Los pueblos arraigados en sus culturas biocéntricas, al apreciar e incluir en la esfera de su conciencia y de sus afectos a toda la biosfera –incluyendo a otras culturas humanas distintas a la propia en lo coyuntural pero semejantes en lo esencial-, al percibir este Todo como parte vital de su Ser, pueden durar milenios, alcanzando complejos estados de equilibrio dinámico y creativo, integrados a su biosfera local. Y todo lo que estos pueblos biocéntricos están haciendo es “calcar” mejor la biológica de la creación: su diversidad, su ecuanimidad (su ética amoral pero igualitaria), su flexibilidad, su belleza (su estética), su creatividad, su fuerza, su ingenio, su espíritu a veces un tanto “burlón”...

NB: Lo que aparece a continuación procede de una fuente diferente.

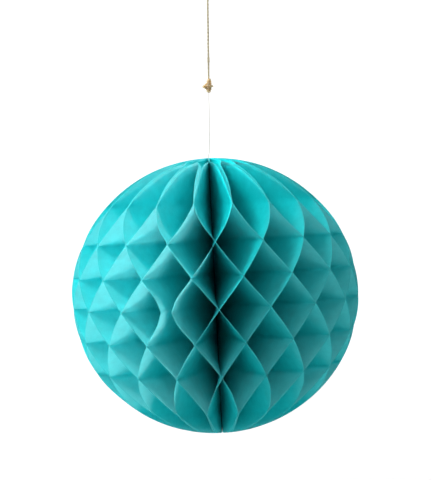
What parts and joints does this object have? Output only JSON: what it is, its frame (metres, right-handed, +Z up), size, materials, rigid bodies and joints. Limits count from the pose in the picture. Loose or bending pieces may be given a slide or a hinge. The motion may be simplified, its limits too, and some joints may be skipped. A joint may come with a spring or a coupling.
{
  "type": "paper honeycomb ball",
  "caption": "Hanging tissue-paper honeycomb ball that folds flat about its spine, on a thread and a looped twine.",
  "frame": {"origin": "where a hook bears inside the crown of the hanging loop", "axes": "+Z up along the hanging line and the ball's spine, -Y is the front, +X is to the right seen from the front"},
  "size_m": [0.2484, 0.25, 0.4318],
  "materials": {
    "tissue": "matt translucent tissue paper",
    "twine": "hairy jute twine",
    "thread": "thin pale cotton thread",
    "binding": "bound and glued paper edges",
    "tab": "adhesive tab"
  },
  "bodies": {
    "hanger": {"hang_loop": "twine", "loop_knot": "twine"},
    "twine_line": {"twine": "twine", "twine_knot": "twine"},
    "thread_line": {"hanging_thread": "thread"},
    "eyelet": {"top_eyelet": "thread"},
    "ball_core": {"spine_binding": "binding", "spine_thread": "thread", "spine_stop_knot": "thread", "leaf_12": "tissue"},
    "leaf_01_panel": {"leaf_01": "tissue", "seam_tab_top": "tab", "seam_tab_upper": "tab", "seam_tab_lower": "tab"},
    "leaf_02_panel": {"leaf_02": "tissue"},
    "leaf_03_panel": {"leaf_03": "tissue"},
    "leaf_04_panel": {"leaf_04": "tissue"},
    "leaf_05_panel": {"leaf_05": "tissue"},
    "leaf_06_panel": {"leaf_06": "tissue"},
    "leaf_07_panel": {"leaf_07": "tissue"},
    "leaf_08_panel": {"leaf_08": "tissue"},
    "leaf_09_panel": {"leaf_09": "tissue"},
    "leaf_10_panel": {"leaf_10": "tissue"},
    "leaf_11_panel": {"leaf_11": "tissue"},
    "leaf_13_panel": {"leaf_13": "tissue"},
    "leaf_14_panel": {"leaf_14": "tissue"},
    "leaf_15_panel": {"leaf_15": "tissue"},
    "leaf_16_panel": {"leaf_16": "tissue"},
    "leaf_17_panel": {"leaf_17": "tissue"},
    "leaf_18_panel": {"leaf_18": "tissue"},
    "leaf_19_panel": {"leaf_19": "tissue"},
    "leaf_20_panel": {"leaf_20": "tissue"},
    "leaf_21_panel": {"leaf_21": "tissue"},
    "leaf_22_panel": {"leaf_22": "tissue"},
    "leaf_23_panel": {"leaf_23": "tissue"},
    "leaf_24_panel": {"leaf_24": "tissue"},
    "leaf_25_panel": {"leaf_25": "tissue"},
    "leaf_26_panel": {"leaf_26": "tissue"},
    "leaf_27_panel": {"leaf_27": "tissue"},
    "leaf_28_panel": {"leaf_28": "tissue"},
    "leaf_29_panel": {"leaf_29": "tissue"},
    "leaf_30_panel": {"leaf_30": "tissue"},
    "leaf_31_panel": {"leaf_31": "tissue"},
    "leaf_32_panel": {"leaf_32": "tissue"},
    "leaf_33_panel": {"leaf_33": "tissue"},
    "leaf_34_panel": {"leaf_34": "tissue"},
    "leaf_35_panel": {"leaf_35": "tissue"},
    "leaf_36_panel": {"leaf_36": "tissue"}
  },
  "joints": [
    {"name": "twine_swing", "type": "hinge", "parent": "hanger", "child": "twine_line", "pos_m": [0, 0, -0.044], "axis": [0, 1, 0], "range_deg": [-45, 45]},
    {"name": "thread_swing", "type": "hinge", "parent": "twine_line", "child": "thread_line", "pos_m": [0, 0, -0.13355], "axis": [1, 0, 0], "range_deg": [-45, 45]},
    {"name": "ball_tilt", "type": "hinge", "parent": "thread_line", "child": "eyelet", "pos_m": [0, 0, -0.18625], "axis": [0, 1, 0], "range_deg": [-35, 35]},
    {"name": "ball_spin", "type": "hinge", "parent": "eyelet", "child": "ball_core", "pos_m": [0, 0, -0.18625], "axis": [0, 0, 1], "continuous": true},
    {"name": "leaf_01_fold", "type": "hinge", "parent": "ball_core", "child": "leaf_01_panel", "pos_m": [0, 0, -0.3098], "axis": [0, 0, 1], "range_deg": [0, 108.75]},
    {"name": "leaf_02_fold", "type": "hinge", "parent": "ball_core", "child": "leaf_02_panel", "pos_m": [0, 0, -0.3098], "axis": [0, 0, 1], "range_deg": [0, 98.87]},
    {"name": "leaf_03_fold", "type": "hinge", "parent": "ball_core", "child": "leaf_03_panel", "pos_m": [0, 0, -0.3098], "axis": [0, 0, 1], "range_deg": [0, 88.98]},
    {"name": "leaf_04_fold", "type": "hinge", "parent": "ball_core", "child": "leaf_04_panel", "pos_m": [0, 0, -0.3098], "axis": [0, 0, 1], "range_deg": [0, 79.1]},
    {"name": "leaf_05_fold", "type": "hinge", "parent": "ball_core", "child": "leaf_05_panel", "pos_m": [0, 0, -0.3098], "axis": [0, 0, 1], "range_deg": [0, 69.21]},
    {"name": "leaf_06_fold", "type": "hinge", "parent": "ball_core", "child": "leaf_06_panel", "pos_m": [0, 0, -0.3098], "axis": [0, 0, 1], "range_deg": [0, 59.32]},
    {"name": "leaf_07_fold", "type": "hinge", "parent": "ball_core", "child": "leaf_07_panel", "pos_m": [0, 0, -0.3098], "axis": [0, 0, 1], "range_deg": [0, 49.44]},
    {"name": "leaf_08_fold", "type": "hinge", "parent": "ball_core", "child": "leaf_08_panel", "pos_m": [0, 0, -0.3098], "axis": [0, 0, 1], "range_deg": [0, 39.55]},
    {"name": "leaf_09_fold", "type": "hinge", "parent": "ball_core", "child": "leaf_09_panel", "pos_m": [0, 0, -0.3098], "axis": [0, 0, 1], "range_deg": [0, 29.67]},
    {"name": "leaf_10_fold", "type": "hinge", "parent": "ball_core", "child": "leaf_10_panel", "pos_m": [0, 0, -0.3098], "axis": [0, 0, 1], "range_deg": [0, 19.78]},
    {"name": "leaf_11_fold", "type": "hinge", "parent": "ball_core", "child": "leaf_11_panel", "pos_m": [0, 0, -0.3098], "axis": [0, 0, 1], "range_deg": [0, 9.9]},
    {"name": "leaf_13_fold", "type": "hinge", "parent": "ball_core", "child": "leaf_13_panel", "pos_m": [0, 0, -0.3098], "axis": [0, 0, 1], "range_deg": [-9.9, 0]},
    {"name": "leaf_14_fold", "type": "hinge", "parent": "ball_core", "child": "leaf_14_panel", "pos_m": [0, 0, -0.3098], "axis": [0, 0, 1], "range_deg": [-19.78, 0]},
    {"name": "leaf_15_fold", "type": "hinge", "parent": "ball_core", "child": "leaf_15_panel", "pos_m": [0, 0, -0.3098], "axis": [0, 0, 1], "range_deg": [-29.67, 0]},
    {"name": "leaf_16_fold", "type": "hinge", "parent": "ball_core", "child": "leaf_16_panel", "pos_m": [0, 0, -0.3098], "axis": [0, 0, 1], "range_deg": [-39.55, 0]},
    {"name": "leaf_17_fold", "type": "hinge", "parent": "ball_core", "child": "leaf_17_panel", "pos_m": [0, 0, -0.3098], "axis": [0, 0, 1], "range_deg": [-49.44, 0]},
    {"name": "leaf_18_fold", "type": "hinge", "parent": "ball_core", "child": "leaf_18_panel", "pos_m": [0, 0, -0.3098], "axis": [0, 0, 1], "range_deg": [-59.32, 0]},
    {"name": "leaf_19_fold", "type": "hinge", "parent": "ball_core", "child": "leaf_19_panel", "pos_m": [0, 0, -0.3098], "axis": [0, 0, 1], "range_deg": [-69.21, 0]},
    {"name": "leaf_20_fold", "type": "hinge", "parent": "ball_core", "child": "leaf_20_panel", "pos_m": [0, 0, -0.3098], "axis": [0, 0, 1], "range_deg": [-79.1, 0]},
    {"name": "leaf_21_fold", "type": "hinge", "parent": "ball_core", "child": "leaf_21_panel", "pos_m": [0, 0, -0.3098], "axis": [0, 0, 1], "range_deg": [-88.98, 0]},
    {"name": "leaf_22_fold", "type": "hinge", "parent": "ball_core", "child": "leaf_22_panel", "pos_m": [0, 0, -0.3098], "axis": [0, 0, 1], "range_deg": [-98.87, 0]},
    {"name": "leaf_23_fold", "type": "hinge", "parent": "ball_core", "child": "leaf_23_panel", "pos_m": [0, 0, -0.3098], "axis": [0, 0, 1], "range_deg": [-108.75, 0]},
    {"name": "leaf_24_fold", "type": "hinge", "parent": "ball_core", "child": "leaf_24_panel", "pos_m": [0, 0, -0.3098], "axis": [0, 0, 1], "range_deg": [-118.64, 0]},
    {"name": "leaf_25_fold", "type": "hinge", "parent": "ball_core", "child": "leaf_25_panel", "pos_m": [0, 0, -0.3098], "axis": [0, 0, 1], "range_deg": [-128.52, 0]},
    {"name": "leaf_26_fold", "type": "hinge", "parent": "ball_core", "child": "leaf_26_panel", "pos_m": [0, 0, -0.3098], "axis": [0, 0, 1], "range_deg": [-138.41, 0]},
    {"name": "leaf_27_fold", "type": "hinge", "parent": "ball_core", "child": "leaf_27_panel", "pos_m": [0, 0, -0.3098], "axis": [0, 0, 1], "range_deg": [-148.3, 0]},
    {"name": "leaf_28_fold", "type": "hinge", "parent": "ball_core", "child": "leaf_28_panel", "pos_m": [0, 0, -0.3098], "axis": [0, 0, 1], "range_deg": [-158.18, 0]},
    {"name": "leaf_29_fold", "type": "hinge", "parent": "ball_core", "child": "leaf_29_panel", "pos_m": [0, 0, -0.3098], "axis": [0, 0, 1], "range_deg": [-168.07, 0]},
    {"name": "leaf_30_fold", "type": "hinge", "parent": "ball_core", "child": "leaf_30_panel", "pos_m": [0, 0, -0.3098], "axis": [0, 0, 1], "range_deg": [-177.95, 0]},
    {"name": "leaf_31_fold", "type": "hinge", "parent": "ball_core", "child": "leaf_31_panel", "pos_m": [0, 0, -0.3098], "axis": [0, 0, 1], "range_deg": [-187.84, 0]},
    {"name": "leaf_32_fold", "type": "hinge", "parent": "ball_core", "child": "leaf_32_panel", "pos_m": [0, 0, -0.3098], "axis": [0, 0, 1], "range_deg": [-197.72, 0]},
    {"name": "leaf_33_fold", "type": "hinge", "parent": "ball_core", "child": "leaf_33_panel", "pos_m": [0, 0, -0.3098], "axis": [0, 0, 1], "range_deg": [-207.61, 0]},
    {"name": "leaf_34_fold", "type": "hinge", "parent": "ball_core", "child": "leaf_34_panel", "pos_m": [0, 0, -0.3098], "axis": [0, 0, 1], "range_deg": [-217.5, 0]},
    {"name": "leaf_35_fold", "type": "hinge", "parent": "ball_core", "child": "leaf_35_panel", "pos_m": [0, 0, -0.3098], "axis": [0, 0, 1], "range_deg": [-227.38, 0]},
    {"name": "fan_fold", "type": "hinge", "parent": "ball_core", "child": "leaf_36_panel", "pos_m": [0, 0, -0.3098], "axis": [0, 0, 1], "range_deg": [-237.26, 0], "deforming": ["leaf_01", "leaf_02", "leaf_03", "leaf_04", "leaf_05", "leaf_06", "leaf_07", "leaf_08", "leaf_09", "leaf_10", "leaf_11", "leaf_12", "leaf_13", "leaf_14", "leaf_15", "leaf_16", "leaf_17", "leaf_18", "leaf_19", "leaf_20", "leaf_21", "leaf_22", "leaf_23", "leaf_24", "leaf_25", "leaf_26", "leaf_27", "leaf_28", "leaf_29", "leaf_30", "leaf_31", "leaf_32", "leaf_33", "leaf_34", "leaf_35", "leaf_36"]}
  ],
  "couplings": [
    {"joint": "leaf_01_fold", "follows": "fan_fold", "ratio": -0.45833},
    {"joint": "leaf_02_fold", "follows": "fan_fold", "ratio": -0.41667},
    {"joint": "leaf_03_fold", "follows": "fan_fold", "ratio": -0.375},
    {"joint": "leaf_04_fold", "follows": "fan_fold", "ratio": -0.33333},
    {"joint": "leaf_05_fold", "follows": "fan_fold", "ratio": -0.29167},
    {"joint": "leaf_06_fold", "follows": "fan_fold", "ratio": -0.25},
    {"joint": "leaf_07_fold", "follows": "fan_fold", "ratio": -0.20833},
    {"joint": "leaf_08_fold", "follows": "fan_fold", "ratio": -0.16667},
    {"joint": "leaf_09_fold", "follows": "fan_fold", "ratio": -0.125},
    {"joint": "leaf_10_fold", "follows": "fan_fold", "ratio": -0.083333},
    {"joint": "leaf_11_fold", "follows": "fan_fold", "ratio": -0.041667},
    {"joint": "leaf_13_fold", "follows": "fan_fold", "ratio": 0.041667},
    {"joint": "leaf_14_fold", "follows": "fan_fold", "ratio": 0.083333},
    {"joint": "leaf_15_fold", "follows": "fan_fold", "ratio": 0.125},
    {"joint": "leaf_16_fold", "follows": "fan_fold", "ratio": 0.16667},
    {"joint": "leaf_17_fold", "follows": "fan_fold", "ratio": 0.20833},
    {"joint": "leaf_18_fold", "follows": "fan_fold", "ratio": 0.25},
    {"joint": "leaf_19_fold", "follows": "fan_fold", "ratio": 0.29167},
    {"joint": "leaf_20_fold", "follows": "fan_fold", "ratio": 0.33333},
    {"joint": "leaf_21_fold", "follows": "fan_fold", "ratio": 0.375},
    {"joint": "leaf_22_fold", "follows": "fan_fold", "ratio": 0.41667},
    {"joint": "leaf_23_fold", "follows": "fan_fold", "ratio": 0.45833},
    {"joint": "leaf_24_fold", "follows": "fan_fold", "ratio": 0.5},
    {"joint": "leaf_25_fold", "follows": "fan_fold", "ratio": 0.54167},
    {"joint": "leaf_26_fold", "follows": "fan_fold", "ratio": 0.58333},
    {"joint": "leaf_27_fold", "follows": "fan_fold", "ratio": 0.625},
    {"joint": "leaf_28_fold", "follows": "fan_fold", "ratio": 0.66667},
    {"joint": "leaf_29_fold", "follows": "fan_fold", "ratio": 0.70833},
    {"joint": "leaf_30_fold", "follows": "fan_fold", "ratio": 0.75},
    {"joint": "leaf_31_fold", "follows": "fan_fold", "ratio": 0.79167},
    {"joint": "leaf_32_fold", "follows": "fan_fold", "ratio": 0.83333},
    {"joint": "leaf_33_fold", "follows": "fan_fold", "ratio": 0.875},
    {"joint": "leaf_34_fold", "follows": "fan_fold", "ratio": 0.91667},
    {"joint": "leaf_35_fold", "follows": "fan_fold", "ratio": 0.95833}
  ]
}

Para este desarrollo es indispensable identificarse con algún lugar, ser de alguna tierra, de alguna isla, mar, desierto, de los hielos o de la selva. Echar concretamente raíces físicas y espirituales en algún pedacito, ojalá no demasiado maltratado, de la Pachamama. Y ahí cultivar, cultivarse... crecer extendiéndose afectiva y mentalmente a los cerros, los bosques, las aguas, los cielos y todos los seres de todos los reinos de la biosfera. Sin este arraigo concreto es difícil entender lo que se está realmente perdiendo para toda la biosfera mientras tantos seres humanos seguimos presos en la alucinación de la antropósfera. Huachos..., huérfanos..., sin familia..., desarraigados de nuestro propio cuerpo macroscópico, de nuestro propio planeta Tierra, de nosotros mismos.